▶ _SOURCE DATA_

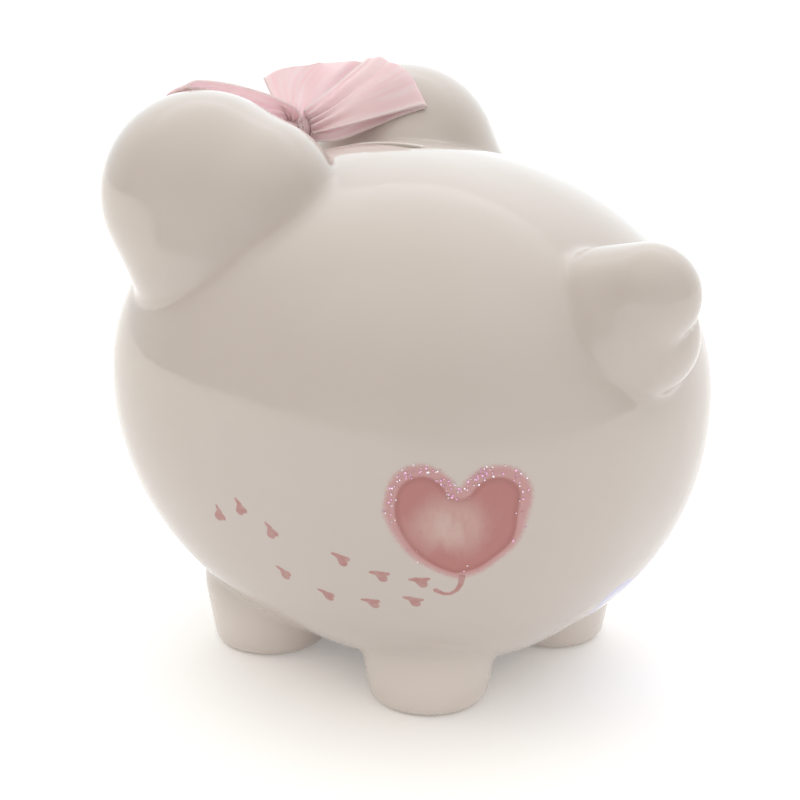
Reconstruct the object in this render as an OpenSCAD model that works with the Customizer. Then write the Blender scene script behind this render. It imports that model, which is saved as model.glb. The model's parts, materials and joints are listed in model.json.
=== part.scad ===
/* [Body] */
// Length of the round body from the face to the rump
body_l = 200; // [192:1:208]
// Width of the body at its middle
body_w = 186; // [178:1:194]
// Height of the body's widest level above the table
waist_z = 98; // [96:1:100]
// Rise from the widest level to the top of the back
crown_h = 79.5; // [77:0.5:82]
// Drop from the widest level to the belly, before the belly is flattened
belly_d = 97; // [95:0.5:98]
// Power of the outline seen from above: 2 is an ellipse, more is squarer
plan_power = 2.42; // [2.2:0.02:2.6]
// Power of the outline seen from the side
side_power = 2.06; // [2:0.02:2.2]
// Share by which the face end is wider than the middle
face_swell = 0.087; // [0:0.001:0.1]
// Share of half the length by which the rump sits lower than the middle
rump_drop = 0.041; // [0:0.001:0.05]
// Thickness of the fired clay wall
wall = 5; // [4.5:0.1:6]

/* [Coin slot] */
// Length of the slot along the back
slot_l = 42; // [38:1:46]
// Width of the slot
slot_w = 5; // [4.6:0.1:6]
// Middle of the slot ahead of the middle of the body
slot_ahead = 22; // [20:1:24]

/* [Stopper] */
// Height of the flat belly above the table
belly_z = 6; // [5.5:0.1:7]
// Diameter of the emptying hole
hole_d = 34; // [30:1:38]
// Gap between the stopper's plug and the hole, all round
plug_gap = 0.2; // [0.1:0.05:0.4]
// Diameter of the stopper's flange
flange_d = 44; // [42:1:46]
// Depth of the seat that the flange lies in
seat_d = 3; // [2.8:0.1:3.5]
// Height of the plug above the flange
plug_h = 10; // [8:0.5:12]

/* [Legs] */
// Radius of a foot
foot_r = 20.4; // [19:0.1:21]
// Radius of the rounded edge under a foot
foot_edge = 4.5; // [3:0.5:6]
// Distance of each leg from the centre line
leg_side = 35; // [33:1:37]
// Distance of the front legs ahead of the middle of the body
front_leg = 38.5; // [37:0.5:42]
// Distance of the rear legs behind the middle of the body
rear_leg = 34; // [31:0.5:37]
// Growth in radius from the foot to the body
leg_flare = 3; // [1.5:0.5:5]

/* [Ears] */
// Radius of the ear's round tip
ear_tip_r = 34; // [32:0.5:35]
// Radius of the left ear's root, which is the fatter one
ear_root_r = 30; // [28:0.5:31]
// Radius of the right ear's root
thin_root_r = 26; // [25:0.5:28]
// Radius of an ear's heel, low on the side of the head
ear_heel_r = 32.5; // [31:0.5:33]
// Depth of the dish in the front of the ear
dish_d = 12; // [10:0.5:13]

/* [Snout and tail] */
// Distance of the snout's flat front ahead of the middle of the body
snout_reach = 117; // [112:1:120]
// Width of the snout
snout_w = 56; // [50:1:60]
// Height of the snout over its width
snout_squash = 0.82; // [0.75:0.01:0.95]
// Radius of the tail's upper turn at its tip
tail_r = 16.6; // [15:0.1:17]

/* [Bow] */
// Thickness of the folded ribbon in a loop
loop_t = 5; // [4:0.5:6]
// Thickness of a loose ribbon end
end_t = 3; // [2.5:0.5:4]

/* [Hidden] */

clay = "#efe9e4";
ribbon = "#eeb3bd";

// The face points along -Y and the pig's left side along +X. Places are measured from the middle of the body.
seat_z = belly_z + seat_d;
floor_z = seat_z + wall;
hole_r = hole_d / 2;
seat_play = 1;

leg_flare_z = 22;
leg_top = 42;

ear_tip = [52.5, -50.5, 162.5];
ear_root = [48, -33, 160];
thin_root = [42, -42, 160];
ear_heel = [54.5, -41, 148];
ear_wall = 5;
dish_r = 40;
dish_aim = [0.08, -0.98, 0.15];

snout_z = 92;
snout_edge = 6;
snout_depth = 32;
nostril_r = 5;
nostril_apart = 11;

// The tail is one fat curl tucked under itself: two turns, each from a ball at its root to a ball at its tip
upper_root = [7, 81, 138];
upper_tip = [6, 95, 143];
upper_root_r = 18.5;
lower_root = [10, 82, 130];
lower_tip = [0, 88, 127.5];
lower_root_r = 19;
lower_tip_r = 20;
tail_reach = upper_tip.y + tail_r;

knot = [0, -56, 176];
knot_r = 7.5;
knot_gap = 0.1;

// Moves the body so that the middle of the whole length stands over the origin
body_y = (snout_reach - tail_reach) / 2;

function direction(lon, lat) = [cos(lat) * cos(lon), cos(lat) * sin(lon), sin(lat)];

// A point of the body's surface in the given direction, on a body smaller by inset
function skin(lon, lat, inset) =
    let (u = direction(lon, lat),
         plan = pow(pow(abs(u.x), plan_power) + pow(abs(u.y), plan_power), side_power / plan_power),
         q = u * pow(plan + pow(abs(u.z), side_power), -1 / side_power),
         reach_z = (q.z > 0 ? crown_h : belly_d) - inset)
    [(body_w / 2 - inset) * q.x * (1 - face_swell * q.y),
     (body_l / 2 - inset) * q.y,
     waist_z + reach_z * q.z - rump_drop * body_l / 2 * q.y];

// The closed body surface, with its points on rings from pole to pole
module egg(inset, around, rings) {
    step = 180 / (rings + 1);
    points = concat([skin(0, -90, inset)],
        [for (i = [1:rings], j = [0:around - 1]) skin(360 * j / around, -90 + i * step, inset)],
        [skin(0, 90, inset)]);
    top = len(points) - 1;
    function at(i, j) = 1 + i * around + j % around;
    sides = [for (i = [0:rings - 2], j = [0:around - 1])
        each [[at(i, j), at(i + 1, j), at(i + 1, j + 1)], [at(i, j), at(i + 1, j + 1), at(i, j + 1)]]];
    caps = [for (j = [0:around - 1])
        each [[0, at(0, j), at(0, j + 1)], [top, at(rings - 1, j + 1), at(rings - 1, j)]]];
    polyhedron(points, concat(sides, caps));
}

module above(z) {
    translate([-150, -150, z]) cube([300, 300, 300]);
}

module outer_body() {
    intersection() {
        egg(0, 44, 21);
        above(belly_z);
    }
}

module inner_body() {
    intersection() {
        egg(wall, 32, 15);
        above(floor_z);
    }
}

module in_frame() {
    translate([0, body_y, 0]) children();
}

module mirrored(side) {
    mirror([side < 0 ? 1 : 0, 0, 0]) children();
}

module slot_cut() {
    translate([0, -slot_ahead, waist_z + crown_h / 2]) {
        translate([-slot_w / 2, -(slot_l - slot_w) / 2, 0]) cube([slot_w, slot_l - slot_w, crown_h]);
        for (end = [-1, 1])
            translate([0, end * (slot_l - slot_w) / 2, 0]) cylinder(d = slot_w, h = crown_h, $fn = 32);
    }
}

module body_shell() {
    color(clay) in_frame() difference() {
        outer_body();
        inner_body();
        slot_cut();
        translate([0, 0, belly_z - 1]) cylinder(r = hole_r, h = floor_z - belly_z + 2, $fn = 96);
        translate([0, 0, belly_z - 1]) cylinder(d = flange_d + 2 * seat_play, h = seat_d + 1, $fn = 96);
    }
}

// A thin oval slice of the snout, depth behind its front
module snout_slice(depth, r) {
    translate([0, depth - snout_reach, snout_z]) rotate([90, 0, 0]) linear_extrude(0.1, center = true)
        scale([1, snout_squash]) circle(r, $fn = 64);
}

module snout() {
    r = snout_w / 2;
    color(clay) in_frame() difference() {
        hull() {
            for (a = [0:22.5:90])
                snout_slice(0.05 + snout_edge * (1 - sin(a)), r - snout_edge * (1 - cos(a)));
            snout_slice(snout_depth, r + 1);
        }
        outer_body();
        for (side = [-1, 1])
            translate([side * nostril_apart, -snout_reach - 1.5, snout_z + 1]) sphere(nostril_r, $fn = 48);
    }
}

// The lobe of one ear, smaller by inset
module ear_lobe(side, inset) {
    root = side > 0 ? ear_root : thin_root;
    root_r = side > 0 ? ear_root_r : thin_root_r;
    hull() {
        translate(ear_tip) sphere(ear_tip_r - inset, $fn = 32);
        translate(root) sphere(root_r - inset, $fn = 32);
        translate(ear_heel) sphere(ear_heel_r - inset, $fn = 32);
    }
}

module dish(grow) {
    aim = dish_aim / norm(dish_aim);
    translate(ear_tip + aim * (ear_tip_r + dish_r - dish_d)) sphere(dish_r + grow, $fn = 96);
}

module ear(side) {
    color(clay) in_frame() mirrored(side) difference() {
        ear_lobe(side, 0);
        difference() {
            ear_lobe(side, ear_wall);
            dish(ear_wall);
        }
        dish(0);
        outer_body();
    }
}

module leg(side, ahead) {
    profile = concat([[0, 0]],
        [for (a = [-90:15:0]) [foot_r - foot_edge + foot_edge * cos(a), foot_edge + foot_edge * sin(a)]],
        [[foot_r + leg_flare, leg_flare_z], [foot_r + leg_flare, leg_top], [0, leg_top]]);
    color(clay) in_frame() difference() {
        translate([side * leg_side, -ahead, 0]) rotate_extrude($fn = 96) polygon(profile);
        outer_body();
    }
}

module turn(root, root_r, tip, tip_r) {
    hull() {
        translate(root) sphere(root_r, $fn = 40);
        translate(tip) sphere(tip_r, $fn = 40);
    }
}

module tail() {
    color(clay) in_frame() difference() {
        union() {
            turn(upper_root, upper_root_r, upper_tip, tail_r);
            turn(lower_root, lower_root_r, lower_tip, lower_tip_r);
        }
        outer_body();
    }
}

module stopper() {
    flange_t = seat_d - 0.6;
    flange_z = seat_z - 0.2 - flange_t;
    grip = [20, 5, 2.6];
    color("#e6e0d6") in_frame() {
        translate([0, 0, flange_z]) cylinder(d = flange_d, h = flange_t, $fn = 96);
        translate([0, 0, flange_z + flange_t / 2])
            cylinder(r = hole_r - plug_gap, h = plug_h + flange_t / 2, $fn = 96);
        translate([-grip.x / 2, -grip.y / 2, flange_z - grip.z]) cube([grip.x, grip.y, grip.z + 1]);
    }
}

module knot_ball(grow) {
    translate(knot) sphere(knot_r + grow, $fn = 48);
}

module glue_pad() {
    color("#f4efe0") in_frame() difference() {
        translate([knot.x, knot.y, knot.z - 14]) cylinder(r = 6.5, h = 10, $fn = 48);
        knot_ball(knot_gap);
        outer_body();
    }
}

module bow_knot() {
    color(ribbon) in_frame() knot_ball(0);
}

// A flat ribbon piece through rows of balls of one thickness, clear of the knot and of what it lies on
module ribbon_piece(rows, thick) {
    color(ribbon) in_frame() difference() {
        for (i = [0:len(rows) - 2])
            hull() for (p = concat(rows[i], rows[i + 1])) translate(p) sphere(d = thick, $fn = 16);
        knot_ball(knot_gap);
        for (side = [-1, 1]) mirrored(side) ear_lobe(side, -0.1);
        outer_body();
    }
}

module bow_loop_left() {
    ribbon_piece([[[9, -58, 181]], [[27, -59, 191], [27, -76, 184]], [[48, -61, 196], [45, -82, 184]]], loop_t);
}

module bow_loop_right() {
    ribbon_piece([[[-9, -53, 179]], [[-20, -38, 182], [-22, -53, 190]],
        [[-34, -30, 185], [-38, -43, 195], [-34, -53, 196]]], loop_t);
}

module bow_end_upright() {
    ribbon_piece([[[-2, -62, 185]], [[11, -62, 195], [-10, -63, 198], [-35, -60, 197.5]]], end_t);
}

module bow_end_brow() {
    ribbon_piece([[[1, -65, 172]], [[-15, -76, 160], [16, -76, 160]], [[-16, -86, 146], [17, -86, 146]]], end_t);
}

body_shell();
snout();
ear(1);  // ear_left
ear(-1);  // ear_right
leg(1, front_leg);  // leg_front_left
leg(-1, front_leg);  // leg_front_right
leg(1, -rear_leg);  // leg_rear_left
leg(-1, -rear_leg);  // leg_rear_right
tail();
stopper();
glue_pad();
bow_knot();
bow_loop_left();
bow_loop_right();
bow_end_upright();
bow_end_brow();
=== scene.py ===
"""The looks of a round ceramic pig bank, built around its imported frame.

The clay is worked out in millimetres in the pig's own frame, as distances to its surface: the face points
along -Y and the pig's left side along +X. Only at the end is it turned into metres and moved to its place in
the row frame.
"""
import json
import math

import bmesh
import bpy
import numpy as np
import openvdb
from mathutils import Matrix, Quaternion, Vector

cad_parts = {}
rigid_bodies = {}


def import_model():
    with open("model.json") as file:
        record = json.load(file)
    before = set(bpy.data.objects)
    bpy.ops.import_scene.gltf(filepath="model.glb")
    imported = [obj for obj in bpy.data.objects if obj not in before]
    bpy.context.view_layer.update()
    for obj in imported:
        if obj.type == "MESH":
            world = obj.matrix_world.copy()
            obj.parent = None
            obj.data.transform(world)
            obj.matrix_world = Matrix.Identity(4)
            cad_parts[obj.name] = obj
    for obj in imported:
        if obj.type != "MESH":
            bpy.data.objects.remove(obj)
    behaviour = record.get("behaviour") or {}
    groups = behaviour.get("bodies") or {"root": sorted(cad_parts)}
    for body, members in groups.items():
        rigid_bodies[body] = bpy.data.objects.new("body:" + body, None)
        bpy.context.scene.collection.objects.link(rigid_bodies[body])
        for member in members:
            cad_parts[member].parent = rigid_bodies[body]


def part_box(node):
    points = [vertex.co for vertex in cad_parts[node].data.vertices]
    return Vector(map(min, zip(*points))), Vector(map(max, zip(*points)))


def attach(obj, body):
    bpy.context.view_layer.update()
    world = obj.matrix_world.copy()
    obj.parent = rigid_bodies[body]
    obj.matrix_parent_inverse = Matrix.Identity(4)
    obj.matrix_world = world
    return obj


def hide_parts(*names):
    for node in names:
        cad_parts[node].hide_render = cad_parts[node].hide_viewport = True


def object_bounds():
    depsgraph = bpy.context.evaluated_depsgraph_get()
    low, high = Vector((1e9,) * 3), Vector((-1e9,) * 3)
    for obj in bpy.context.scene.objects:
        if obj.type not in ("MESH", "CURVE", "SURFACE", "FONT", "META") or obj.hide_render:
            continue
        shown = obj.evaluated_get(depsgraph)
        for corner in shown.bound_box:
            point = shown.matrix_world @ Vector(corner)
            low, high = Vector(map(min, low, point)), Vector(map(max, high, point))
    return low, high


for leftover in list(bpy.data.objects):
    bpy.data.objects.remove(leftover)
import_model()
cad_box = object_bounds()

MM = 0.001
shell_low, shell_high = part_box("body_shell")
BODY_Y = (shell_low.y + shell_high.y) / 2 / MM
TO_ROW = np.array([0.0, BODY_Y, 0.0])

# The round body
HALF_L = (shell_high.y - shell_low.y) / 2 / MM
HALF_W = 93.0
WAIST_Z = 98.0
CROWN_H = shell_high.z / MM - WAIST_Z
BELLY_D = 97.0
PLAN_POWER = 2.42
SIDE_POWER = 2.06
FACE_SWELL = 0.087
RUMP_DROP = 0.041
WALL = 5.0
BELLY_Z = 6.0

# Openings
SLOT_W = 5.0
SLOT_HALF_L = 18.5
SLOT_Y = -22.0
HOLE_R = 17.0
SEAT_R = 23.0
SEAT_D = 3.0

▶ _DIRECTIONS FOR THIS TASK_
In this exercise, copy only the lines from the opening line of the material through the line where "slot_ahead = 22; // [20:1:24]" appears.

▶ _RIGHT ANSWER_
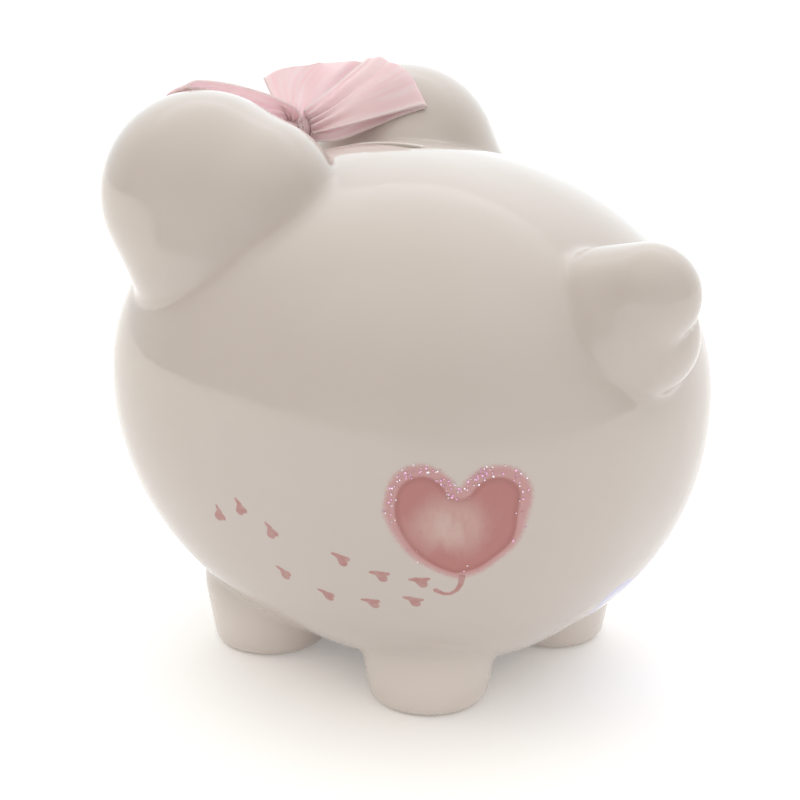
Reconstruct the object in this render as an OpenSCAD model that works with the Customizer. Then write the Blender scene script behind this render. It imports that model, which is saved as model.glb. The model's parts, materials and joints are listed in model.json.
=== part.scad ===
/* [Body] */
// Length of the round body from the face to the rump
body_l = 200; // [192:1:208]
// Width of the body at its middle
body_w = 186; // [178:1:194]
// Height of the body's widest level above the table
waist_z = 98; // [96:1:100]
// Rise from the widest level to the top of the back
crown_h = 79.5; // [77:0.5:82]
// Drop from the widest level to the belly, before the belly is flattened
belly_d = 97; // [95:0.5:98]
// Power of the outline seen from above: 2 is an ellipse, more is squarer
plan_power = 2.42; // [2.2:0.02:2.6]
// Power of the outline seen from the side
side_power = 2.06; // [2:0.02:2.2]
// Share by which the face end is wider than the middle
face_swell = 0.087; // [0:0.001:0.1]
// Share of half the length by which the rump sits lower than the middle
rump_drop = 0.041; // [0:0.001:0.05]
// Thickness of the fired clay wall
wall = 5; // [4.5:0.1:6]

/* [Coin slot] */
// Length of the slot along the back
slot_l = 42; // [38:1:46]
// Width of the slot
slot_w = 5; // [4.6:0.1:6]
// Middle of the slot ahead of the middle of the body
slot_ahead = 22; // [20:1:24]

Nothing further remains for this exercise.